Milbank took Chen’s point a little further saying that, “We have a crisis of confidence”. He continued, “Yes we have some of the worst schools, and some of the worst education systems in the world. We also have some of the best… We know how to do these things. I think we realize we have the potential within us but we’re stuck… [because] there is a sense that our government is broken.”
Regardless of how Smiley posed his questions for the remainder of the conversation, the three words: ‘government is broken’ rang clear as the major theme.
“One of the reasons that we are where we are is because of the massive deregulations that happened since the 1980s… when government wasn’t watching we worked at our worst instinct, [and] we got greedy,” Teresa Kumar said.
Since 2008, trillions of dollars have been dispersed to Wall Street, while the national unemployment rate still nears 10%. Huffington said, “[The ballout] is still at the heart of what went wrong… when Wall Street was in danger there was an unbelievable sense of urgency… we never had that sense of urgency about jobs… we never had that sense of urgency about foreclosures and that’s what’s missing.” According to Huffington, this lack of urgency is to blame for the anti-government sentiment across the nation and more specifically, it fuels the Tea Party movement.
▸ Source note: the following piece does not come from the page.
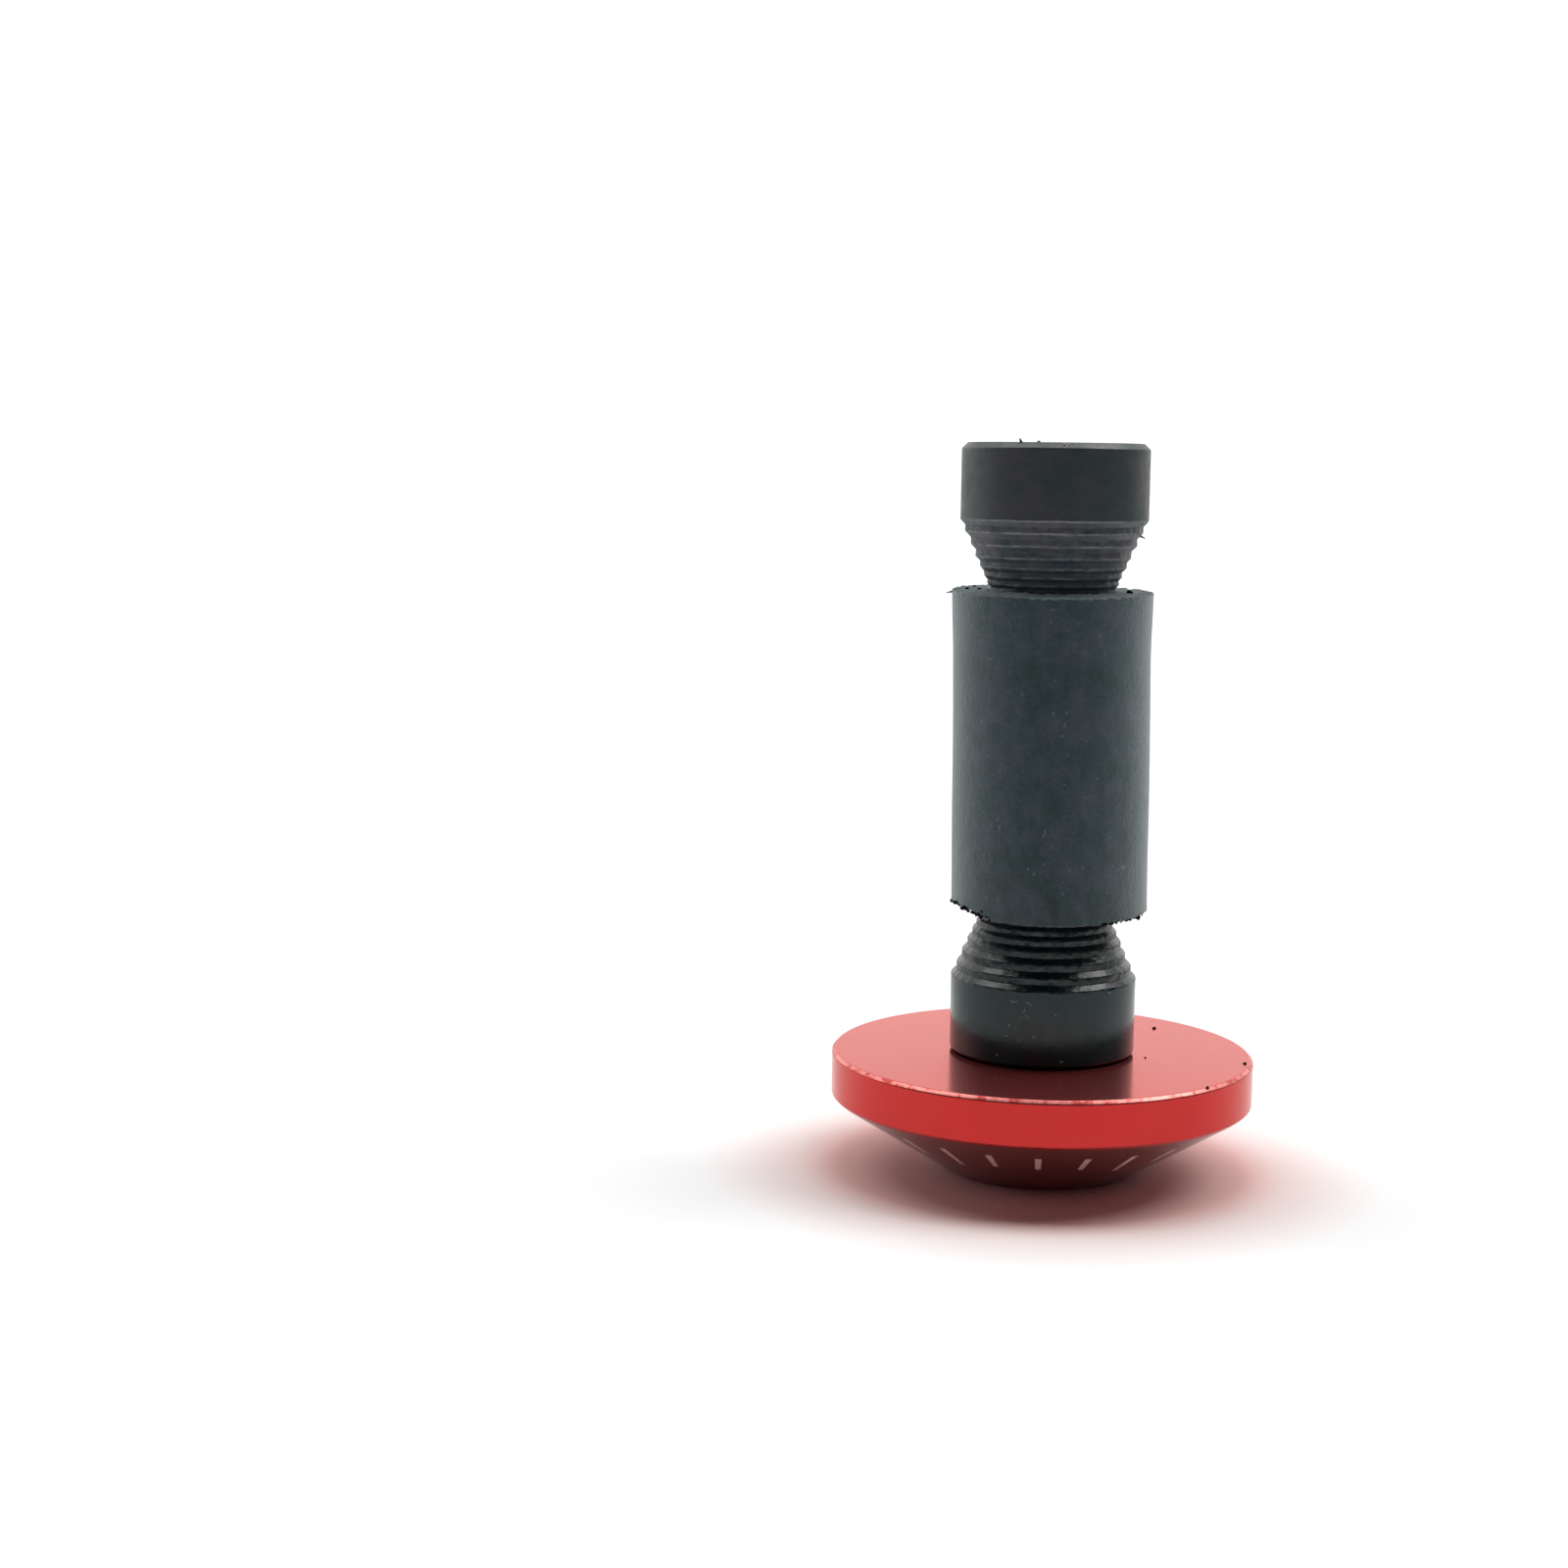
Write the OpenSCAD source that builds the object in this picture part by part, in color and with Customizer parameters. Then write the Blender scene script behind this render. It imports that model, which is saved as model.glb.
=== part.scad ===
// Bar end weight for a motorcycle: a turned cap whose long screw draws two ribbed
// cones into a rubber sleeve, so that the sleeve swells and grips the bar's bore.
// It stands on the flat nose of the cap: the axis is Z, and the floor is z = 0.

/* [Cap] */
// Outer diameter of the cap
cap_d = 32; // [28:0.5:42]
// Height of the straight band round the cap
band_h = 3.5; // [2:0.1:8]
// Height of the sloping face between the nose and the band
face_h = 5.5; // [3.5:0.1:8]
// Width of the flat ring on the nose, round the counterbore
nose_ring_w = 1.35; // [0.9:0.05:2.5]
// Bevel on the rim's two edges
rim_bevel = 0.25; // [0.1:0.05:0.6]
// Bevel round the outside of the nose ring
nose_bevel = 0.35; // [0.1:0.05:0.5]
// Bevel at the mouth of the counterbore
mouth_bevel = 0.15; // [0.05:0.05:0.3]
// How far the screw head lies below the nose
head_recess = 0.3; // [0.1:0.1:1]

/* [Cap screw] */
// Diameter of the screw's shank
screw_d = 6; // [5:0.5:7]
// Length of the screw under its head
screw_len = 45; // [42:1:48]
// Diameter of the screw head
head_d = 10; // [9:0.1:12]
// Height of the screw head
head_h = 5; // [4:0.1:5.5]
// Radius that rounds the head's outer edge
head_round = 0.4; // [0.1:0.1:0.6]
// Width across the flats of the hexagon socket
hex_flats = 6; // [4:0.5:6]
// Depth of the hexagon socket
hex_depth = 3; // [2:0.1:3.5]
// Width of the lead-in cone beyond the socket's flats
hex_lead_w = 0.8; // [0.6:0.1:1]
// Length of the bevel at the screw's tip
tip_bevel = 0.8; // [0.3:0.1:1.2]

/* [Cones] */
// Largest diameter of both cones
cone_d = 14; // [13:0.1:14.6]
// Height of the front cone's straight part, up to the corner of its shoulder
front_straight_h = 5.9; // [3:0.1:9]
// Height of the rear cone's straight part, down to the corner of its shoulder
rear_straight_h = 5.7; // [4:0.1:9]
// Angle between the line of a cone's rib corners and its axis
taper_angle = 24; // [18:0.5:28]
// Least wall round the screw's hole at a cone's tip
tip_wall = 0.5; // [0.4:0.05:1]
// Spacing of the ribs on both cones
rib_pitch = 0.95; // [0.8:0.05:1.6]
// Angle between a rib's sloping ledge and the axis
ledge_angle = 45; // [40:1:60]
// Radius that rounds the outer corner of each rib
rib_round = 0.12; // [0.05:0.01:0.2]
// Bevel at the front cone's foot
foot_bevel = 0.3; // [0.1:0.05:0.6]
// Bevel round the rear cone's end
end_bevel = 0.45; // [0.1:0.05:0.8]

/* [Rubber sleeve] */
// Outer diameter of the sleeve
sleeve_d = 14.8; // [14.6:0.1:16]
// Wall of the sleeve
sleeve_wall = 2.65; // [2.2:0.05:3.3]
// Length of the sleeve before it is squeezed
sleeve_len = 23.9; // [20:0.1:25]

/* [Fits] */
// Radial clearance of the screw in the cap and in the front cone
screw_clear = 0.1; // [0.05:0.01:0.1]
// Radial running clearance of the screw in the rear cone
thread_clear = 0.05; // [0.02:0.01:0.1]
// Radial gap for a tool round the screw head
head_gap = 1.15; // [0.5:0.05:1.5]
// Radial clearance between a cone's rib corners and the sleeve's mouth
mouth_clear = 0.1; // [0.05:0.01:0.2]

/* [Hidden] */
$fn = 128;

// Overlap that lets a cut break cleanly through a face
eps = 0.01;
// Slope of the socket's lead-in cone, from the head's face
lead_angle = 30;
// A hexagon's flat and its corner lie this far apart round the axis
hex_half_angle = 30;

cap_h = face_h + band_h;
counterbore_r = head_d / 2 + head_gap;
nose_r = counterbore_r + nose_ring_w;
head_seat_z = head_recess + head_h;
screw_tip_z = head_seat_z + screw_len;
mouth_r = sleeve_d / 2 - sleeve_wall;
// Step inwards from one rib to the next, and the height of the ledge that makes it
rib_step = rib_pitch * tan(taper_angle);
ledge_h = rib_step / tan(ledge_angle);
rib_count = floor((cone_d / 2 - screw_d / 2 - screw_clear - tip_wall) / rib_step);
taper_len = rib_count * rib_pitch;
// How far the round of a rib's corner reaches along its two sides
corner_reach = rib_round * tan(ledge_angle / 2);
// Length of each taper that stays outside the sleeve
taper_shown = (cone_d / 2 - mouth_r + mouth_clear) / tan(taper_angle);
front_taper_z = cap_h + front_straight_h;
sleeve_z = front_taper_z + taper_shown;
rear_taper_z = sleeve_z + sleeve_len + taper_shown;

// Outer corner of a rib, as [radius, height]: the first is the cone's shoulder
function rib_corner(k) = [cone_d / 2 - k * rib_step, k * rib_pitch];

// Points of one rib: the two ends of its round corner and the foot of the next riser
function rib_points(k) = [
    rib_corner(k) - [0, corner_reach],
    rib_corner(k) + corner_reach * [-sin(ledge_angle), cos(ledge_angle)],
    rib_corner(k) + [-rib_step, ledge_h]
];

// Half section of an expander cone, stepped like stairs with upright risers and sloping ledges
module cone_section(straight_h, end_cut) {
    polygon([
        [0, -straight_h],
        [cone_d / 2 - end_cut, -straight_h],
        [cone_d / 2, end_cut - straight_h],
        for (k = [0 : rib_count - 1]) each rib_points(k),
        rib_corner(rib_count),
        [0, taper_len]
    ]);
    for (k = [0 : rib_count - 1])
        translate(rib_corner(k) - [rib_round, corner_reach])
            circle(r = rib_round);
}

// Expander cone: its shoulder is at z = 0, its ribs rise from there, and a hole runs right through
module ribbed_cone(straight_h, end_cut, hole_r) {
    difference() {
        rotate_extrude()
            cone_section(straight_h, end_cut);
        translate([0, 0, -straight_h - eps])
            cylinder(r = hole_r, h = straight_h + taper_len + 2 * eps);
    }
}

// Turned cap: nose ring, sloping face, straight band and flat back, with a stepped hole
module end_cap() {
    hole_r = screw_d / 2 + screw_clear;
    color("#c8202a")
        rotate_extrude()
            polygon([
                [counterbore_r + mouth_bevel, 0],
                [nose_r - nose_bevel, 0],
                [nose_r, nose_bevel / 2],
                [cap_d / 2 - rim_bevel, face_h - rim_bevel / 2],
                [cap_d / 2, face_h + rim_bevel / 2],
                [cap_d / 2, cap_h - rim_bevel],
                [cap_d / 2 - rim_bevel, cap_h],
                [hole_r, cap_h],
                [hole_r, head_seat_z],
                [counterbore_r, head_seat_z],
                [counterbore_r, mouth_bevel]
            ]);
}

// Half section of the screw head, with its outer edge rounded
module head_section() {
    translate([0, head_recess + head_round])
        square([head_d / 2, head_h - head_round]);
    translate([0, head_recess])
        square([head_d / 2 - head_round, head_h]);
    translate([head_d / 2 - head_round, head_recess + head_round])
        circle(r = head_round);
}

// Hexagon socket with its lead-in cone, cut upwards from the head's face
module hex_socket() {
    translate([0, 0, head_recess - eps]) {
        cylinder(d = hex_flats / cos(hex_half_angle), h = hex_depth + eps, $fn = 6);
        cylinder(
            r1 = hex_flats / 2 + hex_lead_w,
            r2 = hex_flats / 2,
            h = hex_lead_w * tan(lead_angle) + eps
        );
    }
}

// Cap screw, head down, with a plain shank in place of its fine thread
module cap_screw() {
    color("#b9bcbb")
        difference() {
            union() {
                rotate_extrude()
                    head_section();
                translate([0, 0, head_seat_z - eps])
                    cylinder(d = screw_d, h = screw_len - tip_bevel + eps);
                translate([0, 0, screw_tip_z - tip_bevel])
                    cylinder(d1 = screw_d, d2 = screw_d - tip_bevel, h = tip_bevel);
            }
            hex_socket();
        }
}

// Front cone: its wide end stands on the back of the cap
module front_cone() {
    color("#26282a")
        translate([0, 0, front_taper_z])
            ribbed_cone(front_straight_h, foot_bevel, screw_d / 2 + screw_clear);
}

// Rubber sleeve: a cut length of tube whose mouths rest round the two ribbed tapers
module rubber_sleeve() {
    color("#33383c")
        translate([0, 0, sleeve_z])
            rotate_extrude()
                translate([mouth_r, 0])
                    square([sleeve_wall, sleeve_len]);
}

// Rear cone: the same form turned over, with the hole that the screw is turned into
module rear_cone() {
    color("#2b2d2f")
        translate([0, 0, rear_taper_z])
            mirror([0, 0, 1])
                ribbed_cone(rear_straight_h, end_bevel, screw_d / 2 + thread_clear);
}

end_cap();
cap_screw();
front_cone();
rubber_sleeve();
rear_cone();
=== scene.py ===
"""Looks of a bar end weight that stands on its nose: turned cap, socket screw, two ribbed
cones and a rubber sleeve, each as a detailed piece in place of its plain solid."""
import math
import random

import bmesh
import bpy
from mathutils import Matrix, Vector, noise


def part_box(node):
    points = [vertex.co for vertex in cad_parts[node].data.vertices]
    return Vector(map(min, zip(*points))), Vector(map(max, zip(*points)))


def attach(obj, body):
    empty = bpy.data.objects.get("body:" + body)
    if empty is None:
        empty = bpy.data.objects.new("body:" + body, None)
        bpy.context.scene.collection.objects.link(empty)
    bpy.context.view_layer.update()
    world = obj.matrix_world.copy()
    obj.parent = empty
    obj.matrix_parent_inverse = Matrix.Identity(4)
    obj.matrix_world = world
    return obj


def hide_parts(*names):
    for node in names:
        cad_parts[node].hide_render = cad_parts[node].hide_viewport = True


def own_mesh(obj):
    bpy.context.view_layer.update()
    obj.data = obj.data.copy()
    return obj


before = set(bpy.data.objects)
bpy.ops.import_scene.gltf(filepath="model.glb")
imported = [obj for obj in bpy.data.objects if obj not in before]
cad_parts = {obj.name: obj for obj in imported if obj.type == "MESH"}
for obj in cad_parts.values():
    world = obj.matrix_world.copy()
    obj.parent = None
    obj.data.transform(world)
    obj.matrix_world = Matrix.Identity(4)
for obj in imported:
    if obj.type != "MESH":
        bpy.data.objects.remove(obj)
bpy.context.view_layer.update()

# Lengths are in metres where a comment doesn't say millimetres
MM = 0.001
TAU = 2 * math.pi

# Roundings of edges, from a keen turned edge to a cut in rubber
KEEN = 0.04 * MM
FINE = 0.05 * MM
EASED = 0.06 * MM
SOFT = 0.08 * MM
BLUNT = 0.1 * MM
# Points that hold a rounding in place stand this many roundings from its corner
SUPPORT = 1.5
# A point closer to the axis than this is on it
ON_AXIS = 1e-7

# Sizes of the turned cap
CAP_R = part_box("end_cap")[1].x
CAP_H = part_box("end_cap")[1].z
BAND_H = 3.5 * MM
FACE_H = CAP_H - BAND_H
NOSE_R = 7.5 * MM
NOSE_BEVEL = 0.35 * MM
RIM_BEVEL = 0.25 * MM
COUNTERBORE_R = 6.15 * MM
SEAT_FILLET = 0.15 * MM
MOUTH_BEVEL = 0.15 * MM
HOLE_R = 3.1 * MM
# Plain radial bars on the sloping face: one at each step in degrees, longer at each long step
MARK_INNER_R = 11.7 * MM
MARK_LONG_R = 11.0 * MM
MARK_OUTER_R = 13.9 * MM
MARK_STEP = 15
MARK_LONG_STEP = 60
MARK_HALF_ANGLE = 1
# Dark specks on the cap's back, half sunk: radius, angle in degrees and size, in millimetres
CAP_SPECKS = [
    (12.57, 44.9, 0.15), (8.02, -11, 0.09), (15.4, -8.7, 0.14), (15.8, -40.6, 0.13), (8.2, -62, 0.05),
]
SPECK_SINK = 0.02 * MM

# Sizes of the cap screw
HEAD_R = 5.0 * MM
HEAD_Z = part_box("cap_screw")[0].z
HEAD_H = 5.0 * MM
HEAD_ROUND = 0.4 * MM
HEAD_SEAT_Z = HEAD_Z + HEAD_H
SCREW_R = 3.0 * MM
SCREW_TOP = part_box("cap_screw")[1].z
HEX_FLATS = 6.0 * MM
HEX_DEPTH = 3.0 * MM
HEX_LEAD_W = 0.8 * MM
LEAD_ANGLE = math.radians(30)
HEX_HALF_ANGLE = math.radians(30)
TIP_BEVEL = 0.8 * MM
# Second row of points at the tip, which its bevel draws out to the first
TIP_ROW_R = 1.8 * MM
# How far the cutters of the hexagon socket stand out of the head, and the lead-in's blunt tip
HEX_OUT = 1.0 * MM
LEAD_OUT = 0.5 * MM
LEAD_TIP_R = 0.5 * MM
THREAD_PITCH = 1.0 * MM
THREAD_DEPTH = 0.5 * MM
THREAD_LEN = 24 * MM
# Share of the thread's depth that its flanks gain for each pitch from the middle of a crest, and
# what is taken off that share to leave the crest flat
THREAD_FLANK = 2.6
THREAD_CREST = 0.15
# Fade of the thread at its far end: its whole length, and the share of it that lies past the end
THREAD_FADE = 0.6 * MM
THREAD_FADE_PAST = 0.4
# Distance between the rows of points that carry the thread, on the screw and in the rear cone
SCREW_ROW = 0.1 * MM
BORE_ROW = 0.12 * MM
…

She said, “[they are angry] at the fact that the game is rigged… the game is rigged against you if your a member of the middle class or the working poor but not if your a member of the elites”.
Most expected the conversation to be a sharp criticism of President Obama, but the panel equally placed the failure of government in the hands of both political parties. “There is a sense that our government has been sold to the highest bidder” Milbank said. He continued, “they [Members of Congress] run for reelection perpetually and they are doing whatever it takes to get these required contributions… its not a republican thing, its not a democratic thing.”
The 2012 presidential campaign, mainstream media bias, and global competitiveness were among the other topics discussed during last week’s event. Although the overall conversation was slim on concrete policy solutions for fixing our broken government it accomplished what Smiley set out to do: inform, instruct and inspire.
Exploring the past and understanding the present is crucial to shaping the future. We cannot write America’s next chapter until we’ve had a real, challenging and authentic conversation about its past and present. That’s why panels like these are so important. But these efforts must do more to give everyday people voice to not only ask questions but to come up with collective answers.
Many will finish watching this intense three hour conversation with anticipation asking ‘Where do we go from here?’. In the midst of challenging economic, political, social conditions, Martin Luther King Jr. asked that same question back in 1967 to the Southern Christian Leadership Conference (SCLC). Things have changed a bit since 1967, but America still has some big challenges that must be solved.
King dreamed of a world where the races could to solve these economic, social and political problems together -a conversation centered on the poor and one where we could disagree without being disagreeable. In the spirit of his dream, America’s Next Chapter provides an awesome example of world and conversation he fought to create.
You can’t solve the country’s greatest challenges in three hours… but it’s a start.